A short-run bracket job with MIG in flat position and repeat fixtures typically yields favorable cost-per-meter. Labor remains primary, but repeatability lowers contingency and improves margin predictability.

Scenario 2: Stainless Sanitary TIG Work

Precision TIG on stainless often increases labor and filler costs and may require stricter cleaning and inspection. Quotes should include these requirements explicitly to avoid margin erosion.

Scenario 3: Field Structural Repair

Field repair with stick or flux-cored process can involve mobilization, access setup, and uncertain joint conditions. A healthy contingency plus clear scope assumptions is essential.

Welding Cost Calculator FAQ

What is a good way to quote welding jobs quickly?

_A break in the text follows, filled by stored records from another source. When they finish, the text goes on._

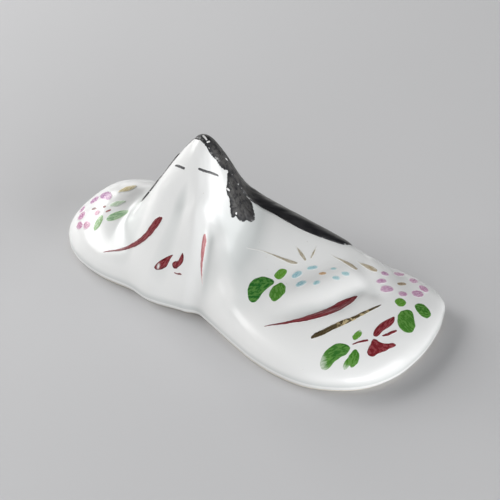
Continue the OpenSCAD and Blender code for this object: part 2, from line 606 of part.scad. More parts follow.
module right_sleeve_red_stroke() {
    color("#8c2028")
    strokes([right_red_shares]);
}

// Brown and gold branch beside the red sleeve line.
module right_sleeve_branch_stroke() {
    color("#5a4a28")
    strokes([branch_shares]);
}

module chest_leaves() {
    color("#3c7830")
    leaves(chest_leaf_shares);
}

module blue_flower_petals() {
    color("#9cc8d2")
    petals(blue_petal_shares);
}

module blue_flower_middle() {
    color("#c8965a")
    petals(blue_middle_shares);
}

// Thin gold blades around the flowers.
module gold_grass_strokes() {
    color("#b89a60")
    strokes(grass_shares);
}

module pink_flower_petals() {
    color("#c8a0c0")
    petals(pink_petal_shares);
}

module pink_flower_middle() {
    color("#96784e")
    petals(pink_middle_shares);
}

module right_sleeve_upper_leaves() {
    color("#3c7830")
    leaves(upper_leaf_shares);
}

// Red blossom: two petals, and the stem on either side of them.
module red_blossom_strokes() {
    color("#8c2028") {
        leaves(blossom_petal_shares);
        strokes(blossom_stem_shares);
    }
}

module right_sleeve_lower_leaves() {
    color("#3c7830")
    leaves(lower_leaf_shares);
}

module left_sleeve_pink_petals() {
    color("#c8a0c0")
    petals(left_petal_shares);
}

module left_sleeve_leaves() {
    color("#5a9650")
    petals(left_leaf_shares);
}

module left_sleeve_gold_stroke() {
    color("#d2be8c")
    strokes(left_gold_shares);
}

module left_sleeve_pale_stroke() {
    color("#b4c8aa")
    strokes(left_pale_shares);
}

// Dark dots at the middle of the left flower.
module left_sleeve_stamens() {
    color("#6e3c3c")
    petals(left_stamen_shares);
}

porcelain_body();
white_glaze();
hair_back();
hair_lock_right();
hair_lock_left();
left_eye_stroke();
right_eye_stroke();
left_sleeve_red_stroke();
chest_red_strokes();
centre_fold_red_stroke();
right_sleeve_red_stroke();
right_sleeve_branch_stroke();
chest_leaves();
blue_flower_petals();
blue_flower_middle();
gold_grass_strokes();
pink_flower_petals();
pink_flower_middle();
right_sleeve_upper_leaves();
red_blossom_strokes();
right_sleeve_lower_leaves();
left_sleeve_pink_petals();
left_sleeve_leaves();
left_sleeve_gold_stroke();
left_sleeve_pale_stroke();
left_sleeve_stamens();
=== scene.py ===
import math

import bmesh
import bpy
import numpy as np
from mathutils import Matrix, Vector


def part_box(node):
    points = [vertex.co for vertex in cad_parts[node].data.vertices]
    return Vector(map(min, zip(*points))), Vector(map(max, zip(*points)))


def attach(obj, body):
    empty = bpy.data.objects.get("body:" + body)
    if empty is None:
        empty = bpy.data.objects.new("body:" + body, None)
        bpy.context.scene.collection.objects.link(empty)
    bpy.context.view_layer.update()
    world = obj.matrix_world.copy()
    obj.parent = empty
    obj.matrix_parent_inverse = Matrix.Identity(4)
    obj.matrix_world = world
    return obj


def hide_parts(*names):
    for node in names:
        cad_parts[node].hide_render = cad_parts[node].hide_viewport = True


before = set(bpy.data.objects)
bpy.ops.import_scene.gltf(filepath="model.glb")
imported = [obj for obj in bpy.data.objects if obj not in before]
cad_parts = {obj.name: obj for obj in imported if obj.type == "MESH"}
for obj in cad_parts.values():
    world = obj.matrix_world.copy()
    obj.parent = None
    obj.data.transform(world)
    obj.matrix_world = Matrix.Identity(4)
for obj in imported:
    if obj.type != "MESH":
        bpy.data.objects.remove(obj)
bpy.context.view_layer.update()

# Millimetres in metres, and a full turn.
MM = 0.001
TURN = 2 * math.pi

# Sizes of the casting and its coats, in millimetres, as in the part's source.
HEAD_H = 28.8
SLEEVE_H = 6.0
LEFT_PAD_RISE = 5.3
RIGHT_PAD_RISE = 3.0
BODY_RISE = 9.0
FOLD_RISE = 1.8
ARM_BLEND = 3.0
HEAD_FALL = 1.85
HEAD_BLEND = 6.5
RIM_H = 1.6
RIM_IN = 1.0
BARE_H = 1.0
WALL_T = 3.0
HEAD_WALL_SHARE = 0.14
FLOOR_T = 2.2
HOLLOW_LOW = 0.6
VENT_D = 4.0
SEAT_GAP = 0.08
GLAZE_OFF = 0.28

# The paint counts from a level just inside the glaze. Its underside lies below that level, so
# that no slit shows under it.
PAINT_LEVEL = GLAZE_OFF - 0.03
PAINT_UNDER = -0.02
PAINT_T = 0.1
HAIR_UNDER = -0.03
HAIR_T = 0.34

# Outline of the widest line in plan parts, anticlockwise from the right, round its hub.
HUB = np.array([-8.0, 1.5])
OUTLINE = np.array([
    (34.3, 7.5), (33, 12.7), (31, 16.1), (26.5, 17.2), (21, 16.8),
    (14.5, 15.6), (7, 15.2), (-1, 15.6), (-9, 16), (-17, 16.2),
    (-24, 16.5), (-30.4, 15.8), (-34.8, 11.8), (-36, 5), (-35.2, -1.4),
    (-30.8, -6), (-25.3, -8.2), (-18.5, -8.7), (-12.8, -9.8), (-6, -9.1),
    (-1.3, -8.9), (2.9, -10.6), (7.3, -12.3), (11.5, -13.8), (16.4, -14.8),
    (21.8, -14.9), (27, -13.1), (30.9, -10.2), (33.6, -5.6), (34.7, 0.8),
])
VENT = np.array([4.0, 0.0])
RIM_POWER = 4.2
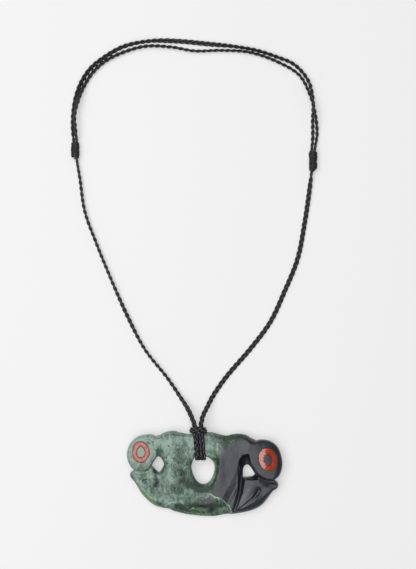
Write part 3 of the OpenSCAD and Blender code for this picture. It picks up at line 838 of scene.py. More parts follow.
def reach(points, line, closed=True):
    """Distance of points from a line, the line's further columns there, and the side they are on."""
    line = np.asarray(line, float)
    a = line if closed else line[:-1]
    b = np.roll(line, -1, 0) if closed else line[1:]
    ab = b[:, :2] - a[:, :2]
    long = (ab**2).sum(1)
    far = np.empty(len(points))
    side = np.empty(len(points))
    more = np.empty((len(points), line.shape[1] - 2))
    for start in range(0, len(points), 3000):
        p = points[start : start + 3000]
        ap = p[:, None, :] - a[None, :, :2]
        t = np.clip((ap * ab).sum(2) / long, 0, 1)
        gap = ap - t[..., None] * ab
        away = (gap**2).sum(2)
        k = away.argmin(1)
        rows = np.arange(len(p))
        far[start : start + 3000] = np.sqrt(away[rows, k])
        share = t[rows, k][:, None]
        more[start : start + 3000] = a[k, 2:] * (1 - share) + b[k, 2:] * share
        if closed:
            py = p[:, 1:2]
            crossed = (a[None, :, 1] > py) != (b[None, :, 1] > py)
            rise = np.where(ab[:, 1] == 0, 1e-12, ab[:, 1])
            at = a[None, :, 0] + (py - a[None, :, 1]) * ab[None, :, 0] / rise
            odd = (crossed & (p[:, 0:1] < at)).sum(1) % 2
            side[start : start + 3000] = np.where(odd == 1, 1.0, -1.0)
        else:
            turn = ab[k, 0] * ap[rows, k, 1] - ab[k, 1] * ap[rows, k, 0]
            side[start : start + 3000] = np.where(turn > 0, 1.0, -1.0)
    return far, more, side


def grain(x, y, size, seed=0):
    """Smooth noise from -1 to 1."""
    u = x / size + seed * 17.3
    v = y / size + seed * 9.1
    i, j = np.floor(u), np.floor(v)
    s, t = u - i, v - j
    s = s * s * (3 - 2 * s)
    t = t * t * (3 - 2 * t)

    def corner(a, b):
        h = np.sin(a * 127.1 + b * 311.7 + seed * 74.7) * 43758.5453
        return (h - np.floor(h)) * 2 - 1

    low = corner(i, j) * (1 - s) + corner(i + 1, j) * s
    high = corner(i, j + 1) * (1 - s) + corner(i + 1, j + 1) * s
    return low * (1 - t) + high * t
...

Use a standard calculator template that always includes labor, filler, gas, energy, overhead, contingency, and profit. Consistency is more valuable than speed alone.

Should I charge by hour or by project?

Both can work. Hourly billing is common for uncertain repair work. Fixed project quotes are better for defined scope. Even for fixed quotes, calculate internal hourly assumptions first.

How do I calculate welding cost per inch?

Convert total cost to length-based pricing by dividing final quote by total weld length in inches or meters. This metric is useful for benchmarking similar projects.

How much overhead should I add to welding estimates?

It depends on your business structure, but many shops use a meaningful overhead percentage rather than zero. Review financial statements and update overhead assumptions quarterly.

Can this calculator replace a formal quote review?

No. It is a fast estimation tool. Complex contracts, code requirements, and unusual material specs should still go through a full technical and commercial review process.

When used consistently, a welding cost calculator becomes more than a quote tool. It becomes a profitability control system. The strongest shops estimate carefully, track actuals, refine assumptions, and build a pricing process that supports both quality craftsmanship and sustainable growth.